自転車走行中の「ながらスマホ」や「酒気帯び運転」に罰則を新設した改正道交法が1日施行された。これまでは都道府県の公安委員会が「運転者の遵守(じゅんしゅ)事項」を定め、違反として対応してきたが、統一の禁止行為として法律で罰則を設けた。利用者は法令順守の意識を徹底すべきだ。

 ながら運転は、走行中にスマホなどを手に持って通話したり、画面を注視したりする行為。酒気帯び運転は呼気のアルコールが0・15ミリグラム以上含まれている状態での運転を指す。法改正の背景には、こうした状態での運転による事故が多いことが挙げられる。

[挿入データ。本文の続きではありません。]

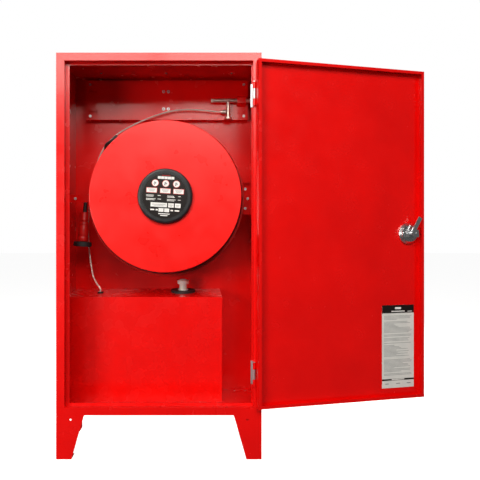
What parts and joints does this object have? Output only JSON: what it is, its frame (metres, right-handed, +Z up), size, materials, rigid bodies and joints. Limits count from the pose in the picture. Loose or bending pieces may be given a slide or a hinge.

 警察庁によると、2023年の自転車が第1当事者となった死亡事故で、スマートフォンなどを使用しながら走行した場合はそうでない場合に比べ、事故率は約3・8倍高くなっている。

 県警交通企画課は、ながらスマホや酒気帯び運転はともに「前を見ていない、ハンドル操作が不正確など同じ危険性がある」と指摘する。人身事故のうち、自転車が関係する事故は実に4分の1を占め、このうち自転車の7割が何らかの法令違反を犯している。自転車への罰則強化は、交通事故抑止のために「欠かせないアプローチ」という。

 県警は23年9月に「自転車等対策専従班」を発足させ、今年4月から交通部内の各課に専門の係を設けた。改正道交法施行以降、5日現在で29件を摘発。酒気帯び運転は6件で、うち1件はアルコール検知を拒んだとして道交法違反容疑で現行犯逮捕した。ながらスマホは2件あった。

 全国的には、改正法施行を認識していなかったために起きたとみられる逮捕事案もあった。法に基づく取り締まりの強化は当然だが、摘発の多さの背景の一つに周知不足もあるのではないか。警察をはじめ行政機関などは一層の啓発活動を推進すべきだ。

 自転車の酒気帯び運転による摘発を受けた場合、自動車運転免許の停止処分を受ける可能性があることは意外と知られていない。自転車の走行で危険を冒す人は、自動車を運転する場合にも同様の可能性がある「危険性帯有者」と見なす場合の措置である。心すべきだろう。

 法改正の趣旨は、自転車も自動車の運転者とほぼ同等の責務を負うという点にある。その自覚が、自転車の利用者には欠かせない。